Objective:
Below are some records; quote exactly the lines from the one that contains "with round ends" through the one that contains "obj.parent = empty", inclusive, and no others.

Supplied information:
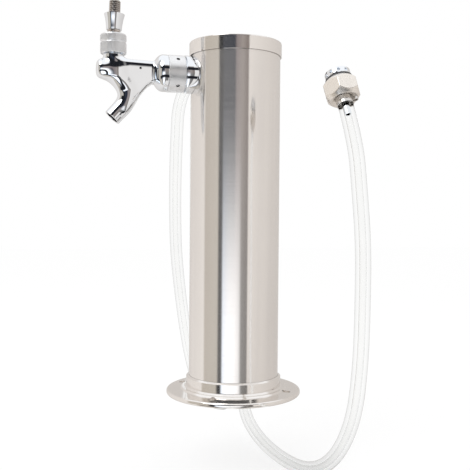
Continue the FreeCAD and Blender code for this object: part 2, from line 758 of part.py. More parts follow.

* * *

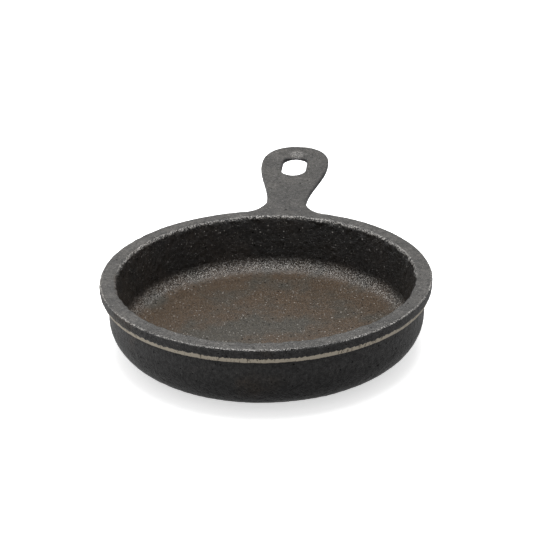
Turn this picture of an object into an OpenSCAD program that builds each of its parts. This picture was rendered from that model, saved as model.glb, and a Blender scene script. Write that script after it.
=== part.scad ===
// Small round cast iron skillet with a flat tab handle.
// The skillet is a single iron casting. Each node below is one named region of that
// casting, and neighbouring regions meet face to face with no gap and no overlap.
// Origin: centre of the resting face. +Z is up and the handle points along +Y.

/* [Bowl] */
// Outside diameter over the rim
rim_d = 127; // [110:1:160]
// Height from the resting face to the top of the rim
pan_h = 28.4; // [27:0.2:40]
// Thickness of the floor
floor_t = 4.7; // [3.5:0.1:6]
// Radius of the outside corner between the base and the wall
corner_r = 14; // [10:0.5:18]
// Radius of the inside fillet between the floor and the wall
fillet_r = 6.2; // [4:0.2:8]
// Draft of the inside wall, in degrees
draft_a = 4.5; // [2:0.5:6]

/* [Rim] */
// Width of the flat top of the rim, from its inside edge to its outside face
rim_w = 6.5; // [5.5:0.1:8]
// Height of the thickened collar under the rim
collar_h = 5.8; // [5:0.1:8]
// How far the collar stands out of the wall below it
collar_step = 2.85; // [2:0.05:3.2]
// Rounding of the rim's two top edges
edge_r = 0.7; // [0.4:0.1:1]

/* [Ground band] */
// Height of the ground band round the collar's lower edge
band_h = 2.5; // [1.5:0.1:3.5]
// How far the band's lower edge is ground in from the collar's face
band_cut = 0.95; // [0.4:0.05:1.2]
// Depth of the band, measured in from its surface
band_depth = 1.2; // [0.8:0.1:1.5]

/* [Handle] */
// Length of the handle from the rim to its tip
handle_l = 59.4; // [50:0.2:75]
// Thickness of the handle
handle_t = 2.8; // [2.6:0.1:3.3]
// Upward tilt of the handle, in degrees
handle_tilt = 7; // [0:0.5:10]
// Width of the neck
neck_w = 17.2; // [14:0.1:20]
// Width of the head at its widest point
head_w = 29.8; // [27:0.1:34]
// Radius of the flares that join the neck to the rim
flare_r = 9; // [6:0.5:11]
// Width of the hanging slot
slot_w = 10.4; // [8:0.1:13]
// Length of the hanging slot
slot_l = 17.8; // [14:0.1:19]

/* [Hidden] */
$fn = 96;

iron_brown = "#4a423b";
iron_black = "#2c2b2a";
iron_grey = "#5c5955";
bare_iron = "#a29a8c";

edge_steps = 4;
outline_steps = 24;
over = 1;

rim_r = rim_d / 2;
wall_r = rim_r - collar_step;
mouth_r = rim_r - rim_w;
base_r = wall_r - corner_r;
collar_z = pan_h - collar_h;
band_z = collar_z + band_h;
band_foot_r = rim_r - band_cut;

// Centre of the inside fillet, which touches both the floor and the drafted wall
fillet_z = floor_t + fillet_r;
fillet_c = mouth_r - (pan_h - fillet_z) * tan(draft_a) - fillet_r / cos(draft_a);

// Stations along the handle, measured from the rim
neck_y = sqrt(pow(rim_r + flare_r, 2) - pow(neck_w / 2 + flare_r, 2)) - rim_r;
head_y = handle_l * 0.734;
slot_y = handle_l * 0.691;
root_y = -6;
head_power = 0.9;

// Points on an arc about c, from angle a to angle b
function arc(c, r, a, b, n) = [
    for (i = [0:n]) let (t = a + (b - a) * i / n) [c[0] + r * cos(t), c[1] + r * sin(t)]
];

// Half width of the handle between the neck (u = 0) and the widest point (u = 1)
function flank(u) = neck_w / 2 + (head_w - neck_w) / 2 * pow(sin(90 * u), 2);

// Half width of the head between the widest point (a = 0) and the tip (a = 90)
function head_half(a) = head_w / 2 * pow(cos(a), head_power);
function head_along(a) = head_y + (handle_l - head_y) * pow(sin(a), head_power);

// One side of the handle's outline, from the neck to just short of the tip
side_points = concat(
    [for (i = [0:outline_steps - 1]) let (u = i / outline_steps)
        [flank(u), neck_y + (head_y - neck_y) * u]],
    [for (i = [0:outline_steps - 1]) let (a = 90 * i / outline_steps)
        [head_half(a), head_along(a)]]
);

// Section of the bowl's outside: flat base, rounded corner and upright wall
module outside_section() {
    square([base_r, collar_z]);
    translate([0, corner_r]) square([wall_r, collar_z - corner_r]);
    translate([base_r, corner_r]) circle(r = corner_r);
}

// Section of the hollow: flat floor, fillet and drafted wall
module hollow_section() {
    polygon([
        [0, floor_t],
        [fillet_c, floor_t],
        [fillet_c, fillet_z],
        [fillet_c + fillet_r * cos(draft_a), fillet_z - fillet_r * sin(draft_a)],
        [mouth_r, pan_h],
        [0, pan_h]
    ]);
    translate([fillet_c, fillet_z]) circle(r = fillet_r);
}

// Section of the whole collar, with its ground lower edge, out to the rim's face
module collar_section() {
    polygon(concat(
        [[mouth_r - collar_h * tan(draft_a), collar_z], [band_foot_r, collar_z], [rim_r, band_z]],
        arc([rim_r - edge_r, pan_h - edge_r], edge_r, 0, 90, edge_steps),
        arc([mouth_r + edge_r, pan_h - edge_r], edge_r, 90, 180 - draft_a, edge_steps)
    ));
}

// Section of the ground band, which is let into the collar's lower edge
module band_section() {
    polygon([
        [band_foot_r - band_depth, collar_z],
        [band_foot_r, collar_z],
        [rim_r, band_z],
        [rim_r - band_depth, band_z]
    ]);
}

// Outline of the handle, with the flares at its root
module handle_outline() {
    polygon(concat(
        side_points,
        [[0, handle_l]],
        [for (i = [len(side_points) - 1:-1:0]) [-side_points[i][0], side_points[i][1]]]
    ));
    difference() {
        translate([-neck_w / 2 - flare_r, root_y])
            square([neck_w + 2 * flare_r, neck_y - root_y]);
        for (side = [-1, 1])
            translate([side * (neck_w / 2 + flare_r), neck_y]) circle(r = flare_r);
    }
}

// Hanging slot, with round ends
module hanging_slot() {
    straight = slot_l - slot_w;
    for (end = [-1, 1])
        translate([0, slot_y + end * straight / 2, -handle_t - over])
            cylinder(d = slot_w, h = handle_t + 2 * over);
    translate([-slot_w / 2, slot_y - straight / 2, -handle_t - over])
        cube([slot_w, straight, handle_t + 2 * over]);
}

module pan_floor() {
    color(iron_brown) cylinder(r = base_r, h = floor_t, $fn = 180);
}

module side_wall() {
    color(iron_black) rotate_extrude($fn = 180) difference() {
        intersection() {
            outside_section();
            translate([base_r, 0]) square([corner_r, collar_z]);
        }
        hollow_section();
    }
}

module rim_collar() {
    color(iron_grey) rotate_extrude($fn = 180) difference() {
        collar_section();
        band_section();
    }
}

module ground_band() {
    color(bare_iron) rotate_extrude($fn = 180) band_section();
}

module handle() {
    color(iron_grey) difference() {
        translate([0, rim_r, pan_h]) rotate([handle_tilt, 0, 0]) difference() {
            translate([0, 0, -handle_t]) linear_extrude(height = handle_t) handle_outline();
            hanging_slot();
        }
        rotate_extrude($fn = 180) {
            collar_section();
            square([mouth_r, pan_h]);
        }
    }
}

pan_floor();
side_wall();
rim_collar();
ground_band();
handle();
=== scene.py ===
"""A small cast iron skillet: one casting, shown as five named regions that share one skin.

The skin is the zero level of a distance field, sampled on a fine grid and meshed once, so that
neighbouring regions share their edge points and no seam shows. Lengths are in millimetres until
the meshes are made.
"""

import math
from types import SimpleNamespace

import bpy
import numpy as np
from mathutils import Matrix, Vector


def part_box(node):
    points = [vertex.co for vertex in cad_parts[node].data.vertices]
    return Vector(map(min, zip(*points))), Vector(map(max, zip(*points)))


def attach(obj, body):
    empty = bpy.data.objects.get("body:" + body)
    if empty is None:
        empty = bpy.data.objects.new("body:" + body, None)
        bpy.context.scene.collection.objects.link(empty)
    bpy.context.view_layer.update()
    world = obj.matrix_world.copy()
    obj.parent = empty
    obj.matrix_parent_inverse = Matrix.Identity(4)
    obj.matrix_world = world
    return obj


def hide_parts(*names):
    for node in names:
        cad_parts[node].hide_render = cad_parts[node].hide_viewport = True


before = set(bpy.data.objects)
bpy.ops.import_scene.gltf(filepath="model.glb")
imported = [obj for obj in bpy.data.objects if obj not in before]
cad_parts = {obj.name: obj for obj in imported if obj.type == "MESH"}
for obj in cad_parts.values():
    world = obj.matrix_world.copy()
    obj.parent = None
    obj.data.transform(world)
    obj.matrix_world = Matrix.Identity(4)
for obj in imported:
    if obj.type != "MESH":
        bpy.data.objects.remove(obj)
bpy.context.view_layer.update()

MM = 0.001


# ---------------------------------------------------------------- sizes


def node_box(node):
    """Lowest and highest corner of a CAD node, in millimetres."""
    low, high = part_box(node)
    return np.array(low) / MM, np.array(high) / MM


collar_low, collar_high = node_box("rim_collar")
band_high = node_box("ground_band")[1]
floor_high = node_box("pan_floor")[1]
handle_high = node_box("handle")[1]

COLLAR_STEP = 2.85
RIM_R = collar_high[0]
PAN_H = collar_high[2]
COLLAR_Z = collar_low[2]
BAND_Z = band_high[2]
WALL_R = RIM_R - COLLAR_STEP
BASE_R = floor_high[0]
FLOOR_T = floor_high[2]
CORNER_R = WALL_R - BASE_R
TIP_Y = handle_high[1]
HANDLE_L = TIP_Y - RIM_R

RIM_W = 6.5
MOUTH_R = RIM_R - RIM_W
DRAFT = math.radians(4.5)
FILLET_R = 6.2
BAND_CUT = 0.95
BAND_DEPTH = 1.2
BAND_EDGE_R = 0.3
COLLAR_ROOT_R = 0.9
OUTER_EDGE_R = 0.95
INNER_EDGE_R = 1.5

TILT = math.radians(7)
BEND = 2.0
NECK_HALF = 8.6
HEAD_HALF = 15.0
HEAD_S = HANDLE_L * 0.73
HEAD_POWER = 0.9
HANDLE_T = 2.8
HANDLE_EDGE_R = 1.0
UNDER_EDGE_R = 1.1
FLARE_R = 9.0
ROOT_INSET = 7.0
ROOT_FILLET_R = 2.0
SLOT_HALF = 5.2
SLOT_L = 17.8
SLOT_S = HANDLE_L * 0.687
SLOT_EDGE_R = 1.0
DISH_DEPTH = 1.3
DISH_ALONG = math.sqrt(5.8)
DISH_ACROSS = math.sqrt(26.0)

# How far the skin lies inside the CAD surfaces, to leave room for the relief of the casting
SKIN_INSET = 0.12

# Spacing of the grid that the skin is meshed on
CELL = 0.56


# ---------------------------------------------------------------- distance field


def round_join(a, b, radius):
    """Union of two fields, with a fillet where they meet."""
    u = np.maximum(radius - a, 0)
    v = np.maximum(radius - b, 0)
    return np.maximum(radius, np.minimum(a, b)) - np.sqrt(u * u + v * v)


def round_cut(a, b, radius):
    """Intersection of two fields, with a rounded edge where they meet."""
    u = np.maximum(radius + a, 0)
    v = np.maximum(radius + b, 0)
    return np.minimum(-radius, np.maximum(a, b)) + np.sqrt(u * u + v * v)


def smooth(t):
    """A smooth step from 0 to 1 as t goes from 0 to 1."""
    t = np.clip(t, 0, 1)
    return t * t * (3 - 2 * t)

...

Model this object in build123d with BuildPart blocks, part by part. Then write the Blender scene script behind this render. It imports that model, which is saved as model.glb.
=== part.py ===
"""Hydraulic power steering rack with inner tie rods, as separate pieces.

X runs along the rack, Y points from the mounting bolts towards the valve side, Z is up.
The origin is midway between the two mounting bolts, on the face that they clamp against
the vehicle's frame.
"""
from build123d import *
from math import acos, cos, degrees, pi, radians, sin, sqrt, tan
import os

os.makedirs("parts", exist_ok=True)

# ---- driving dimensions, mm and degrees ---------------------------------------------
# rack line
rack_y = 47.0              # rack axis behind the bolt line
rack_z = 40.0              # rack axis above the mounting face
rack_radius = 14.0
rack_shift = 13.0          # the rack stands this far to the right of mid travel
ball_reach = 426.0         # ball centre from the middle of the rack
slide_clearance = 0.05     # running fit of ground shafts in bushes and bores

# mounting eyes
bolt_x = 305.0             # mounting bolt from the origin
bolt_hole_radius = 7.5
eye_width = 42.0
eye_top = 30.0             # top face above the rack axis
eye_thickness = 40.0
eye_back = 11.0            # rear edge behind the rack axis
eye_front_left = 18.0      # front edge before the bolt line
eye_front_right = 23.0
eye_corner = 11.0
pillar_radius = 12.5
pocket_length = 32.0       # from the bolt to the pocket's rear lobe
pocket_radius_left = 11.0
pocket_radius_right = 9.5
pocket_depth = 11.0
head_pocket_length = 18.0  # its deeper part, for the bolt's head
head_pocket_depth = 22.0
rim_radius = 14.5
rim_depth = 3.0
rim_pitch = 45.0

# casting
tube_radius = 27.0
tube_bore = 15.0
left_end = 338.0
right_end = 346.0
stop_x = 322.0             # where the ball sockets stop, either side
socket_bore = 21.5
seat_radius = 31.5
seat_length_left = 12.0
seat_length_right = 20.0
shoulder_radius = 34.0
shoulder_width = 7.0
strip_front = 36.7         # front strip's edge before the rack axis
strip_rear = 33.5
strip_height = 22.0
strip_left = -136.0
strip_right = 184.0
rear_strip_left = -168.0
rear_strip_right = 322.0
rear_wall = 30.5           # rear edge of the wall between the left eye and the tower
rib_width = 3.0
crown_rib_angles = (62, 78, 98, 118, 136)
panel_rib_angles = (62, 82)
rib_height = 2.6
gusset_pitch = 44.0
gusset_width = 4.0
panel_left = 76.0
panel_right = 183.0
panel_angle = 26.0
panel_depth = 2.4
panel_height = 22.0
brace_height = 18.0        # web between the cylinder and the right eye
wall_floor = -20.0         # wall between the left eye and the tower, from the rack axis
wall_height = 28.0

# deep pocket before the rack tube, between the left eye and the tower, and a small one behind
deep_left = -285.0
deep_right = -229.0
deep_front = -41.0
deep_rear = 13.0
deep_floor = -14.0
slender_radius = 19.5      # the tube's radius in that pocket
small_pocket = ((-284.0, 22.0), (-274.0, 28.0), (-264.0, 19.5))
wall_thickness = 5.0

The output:
// Hanging slot, with round ends
module hanging_slot() {
    straight = slot_l - slot_w;
    for (end = [-1, 1])
        translate([0, slot_y + end * straight / 2, -handle_t - over])
            cylinder(d = slot_w, h = handle_t + 2 * over);
    translate([-slot_w / 2, slot_y - straight / 2, -handle_t - over])
        cube([slot_w, straight, handle_t + 2 * over]);
}

module pan_floor() {
    color(iron_brown) cylinder(r = base_r, h = floor_t, $fn = 180);
}

module side_wall() {
    color(iron_black) rotate_extrude($fn = 180) difference() {
        intersection() {
            outside_section();
            translate([base_r, 0]) square([corner_r, collar_z]);
        }
        hollow_section();
    }
}

module rim_collar() {
    color(iron_grey) rotate_extrude($fn = 180) difference() {
        collar_section();
        band_section();
    }
}

module ground_band() {
    color(bare_iron) rotate_extrude($fn = 180) band_section();
}

module handle() {
    color(iron_grey) difference() {
        translate([0, rim_r, pan_h]) rotate([handle_tilt, 0, 0]) difference() {
            translate([0, 0, -handle_t]) linear_extrude(height = handle_t) handle_outline();
            hanging_slot();
        }
        rotate_extrude($fn = 180) {
            collar_section();
            square([mouth_r, pan_h]);
        }
    }
}

pan_floor();
side_wall();
rim_collar();
ground_band();
handle();
=== scene.py ===
"""A small cast iron skillet: one casting, shown as five named regions that share one skin.

The skin is the zero level of a distance field, sampled on a fine grid and meshed once, so that
neighbouring regions share their edge points and no seam shows. Lengths are in millimetres until
the meshes are made.
"""

import math
from types import SimpleNamespace

import bpy
import numpy as np
from mathutils import Matrix, Vector


def part_box(node):
    points = [vertex.co for vertex in cad_parts[node].data.vertices]
    return Vector(map(min, zip(*points))), Vector(map(max, zip(*points)))


def attach(obj, body):
    empty = bpy.data.objects.get("body:" + body)
    if empty is None:
        empty = bpy.data.objects.new("body:" + body, None)
        bpy.context.scene.collection.objects.link(empty)
    bpy.context.view_layer.update()
    world = obj.matrix_world.copy()
    obj.parent = empty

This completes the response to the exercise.